In einem schwedischen Vorabentscheidungsersuchen geht es um die Frage von Treuepunkten, die bei einem späteren Einkauf eingelöst werden können. Hierzu hat die Generalanwältin in ihren Schlussanträgen dem Gericht empfohlen zu entscheiden, dass die Ausgabe der Punkte, die erst zusammen mit einem weiteren Einkauf für eine Prämie eingelöst werden können, keinen Gutschein im Sinne von Art. 30a der Mehrwertsteuerrichtlinie darstellt, sondern vielmehr als ein bloßer Preisnachlass zu betrachten ist.
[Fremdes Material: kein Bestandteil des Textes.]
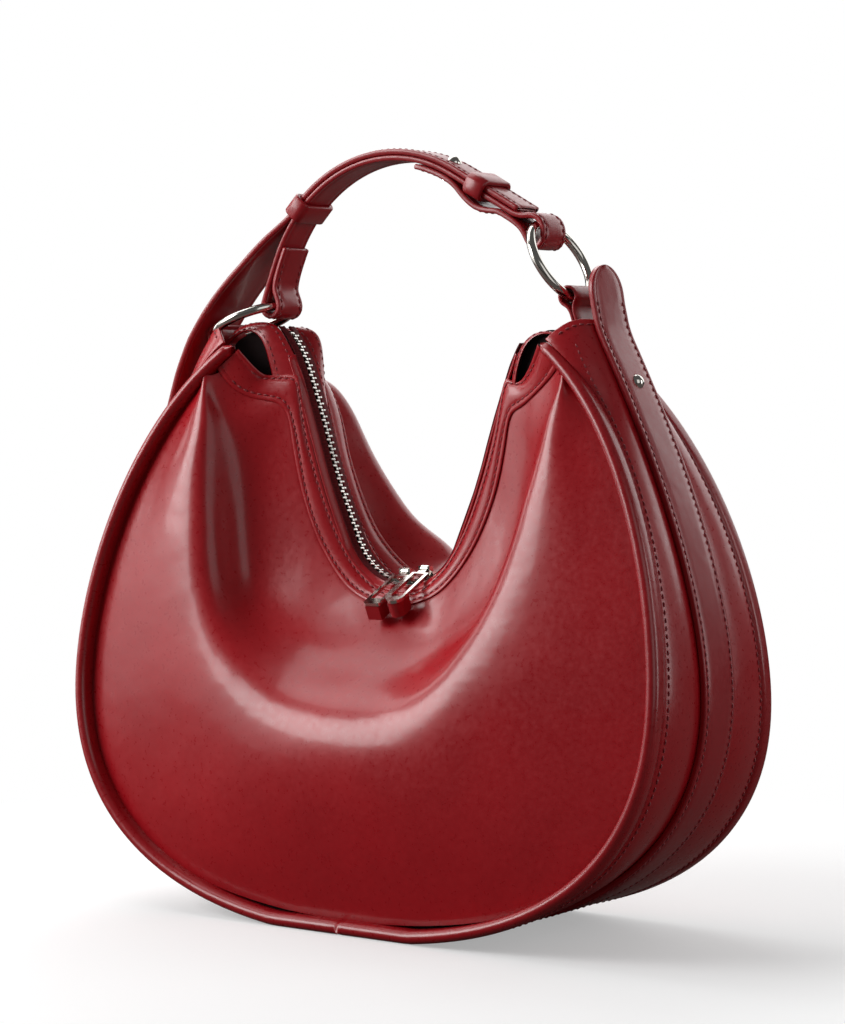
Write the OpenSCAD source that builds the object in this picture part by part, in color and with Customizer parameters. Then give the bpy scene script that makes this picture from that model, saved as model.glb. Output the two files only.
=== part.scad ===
// Half-moon shoulder bag in smooth leather, with a short arched handle, two rings,
// a belt that runs round the gusset and becomes the handle's upper ply, and a two-way zip.
// +X is the bag's right, -Y its front and +Z up. The bag stands on z = 0.

/* [Bag body] */
// Half width of the bag, over the rolled rims
bag_half_w = 150; // [140:1:160]
// Height of the horns, where the rolled rims end
horn_z = 251; // [240:1:262]
// Half depth of the bag at its base, over the rolled rims
base_half_d = 53.8; // [50:0.1:58]
// How much shallower each side is at the reference height
side_taper = 23; // [18:0.5:26]
// Height at which the taper is stated
taper_z = 222; // [210:1:240]
// Thickness of the panel and gusset leather
leather_t = 1.6; // [1.2:0.1:2]
// Thickness of the lining
lining_t = 0.8; // [0.5:0.1:1]

/* [Rolled rims] */
// Width of a rolled rim, seen from the front
rim_w = 5.6; // [4:0.1:7]
// Depth of a rolled rim, from its crest to the stitched valley
rim_d = 9; // [7:0.5:11]
// How far the panel seam lies behind the rim's crest
seam_drop = 7; // [5:0.5:8]

/* [Belt and handle] */
// Width of the belt round the gusset
belt_w = 24; // [20:1:27]
// Thickness of the belt
belt_t = 2.6; // [2:0.1:3.2]
// How far the belt stands out beyond the rims at the bag's sides
belt_proud = 4; // [3.2:0.2:6]
// Height of the tip of the belt's loose right end
tongue_z = 280.5; // [276:0.5:286]
// Width of the handle strap
strap_w = 17; // [14:1:19]
// Thickness of one ply of the handle
ply_t = 2.4; // [2:0.1:2.6]
// Outer radius of the handle's arch
arch_r = 70.5; // [68:0.5:72]
// Height of the centre of the handle's arch
arch_z = 261.8; // [259:0.2:265]
// Width of a keeper along the strap
keeper_w = 8; // [6:0.5:9]
// Thickness of a keeper's leather
keeper_t = 1.6; // [1.2:0.1:2]

/* [Rings and studs] */
// Outer diameter of the rings
ring_od = 40; // [38:0.5:42]
// Diameter of the ring wire
wire_d = 4; // [3:0.2:4.4]
// Diameter of a stud's head
stud_d = 6.4; // [5:0.2:8]
// Height of a stud's head
stud_h = 2.2; // [1.6:0.1:3]

/* [Zip] */
// Radius of the zip's curve at the bottom of the mouth
zip_r = 30; // [28:0.5:32]
// Height of the zip at the bottom of the mouth
zip_low_z = 144.6; // [140:0.2:150]
// Pitch of the teeth on one tape
tooth_pitch = 3; // [2.5:0.25:4]
// Length of a slider
slider_l = 11; // [9:0.5:12]
// Length of a pull's metal frame
pull_l = 29; // [24:0.5:30]

/* [Hidden] */

// Clearance between pieces that lie on each other
lie_gap = 0.3;
// Clearance between bodies that move past each other
move_gap = 0.4;
// Radial clearance of a pin in its bore
pin_gap = 0.08;
// Overrun of cuts
over = 1;

// Numbers of steps along a rim, across a panel and per span of a smoothed line
rim_steps = 30;
panel_steps = 20;
span_steps = 4;

// The rim crest as shares of the half width and the horn height, two Bezier arcs
crest_shares = [
    [0, -0.008], [0.587, -0.008], [1, 0.143], [1, 0.414],
    [1, 0.598], [0.84, 0.857], [0.547, 1]
];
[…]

Der Vorlagefall betrifft ein in der Praxis übliches Kundentreueprogramm, bei dem die Kunden mit ihren Einkäufen Punkte sammeln, die sie bei einem späteren Einkauf verwenden können. Im Ergebnis führen die Punkte dazu, dass der nächste Einkauf „billiger“ für den Kunden wird, sei es, dass die Punkte vom Preis abgezogen werden können, sei es, dass – so wie hier – zusätzlich noch eine weitere Ware aus einem Prämienshop erworben wird. Die laut dem vorlegenden Gericht entscheidende Frage ist, ob bereits die Ausgabe solcher Punkte als ein Gutschein im Sinne der Mehrwertsteuerrichtlinie zu behandeln ist. Falls dies bejaht wird, möchte das vorlegende Gericht wissen, wie die Steuerbemessungsgrundlage gemäß Art. 73a der Mehrwertsteuerrichtlinie festzulegen ist, wenn die Punkte genutzt werden, um Gegenstände vom Verkäufer zu erhalten.
Schlussanträge
Die Generalanwältin (GA) Juliane Kokott ist der Auffassung, dass die Ausgabe von Punkten im Rahmen eines Kundentreueprogramms, das so ausgestaltet ist, dass ein Kunde, der Gegenstände kauft, Punkte in Abhängigkeit von der Höhe des Einkaufs erhält und danach in Verbindung mit einem künftigen Kauf berechtigt ist, die Punkte zu nutzen, um weitere Gegenstände aus dem Sortiment des Verkäufers zu erhalten, keinen Gutschein im Sinne von Art. 30a der Richtlinie 2006/112 darstellt. Es fehle an der (eigenständigen) Verpflichtung, diese Punkte als Gegenleistung für eine Lieferung eines Gegenstandes anzunehmen. Daher stellt ein solches Punktesystem nur einen Preisnachlass bezüglich des künftigen Kaufs dar.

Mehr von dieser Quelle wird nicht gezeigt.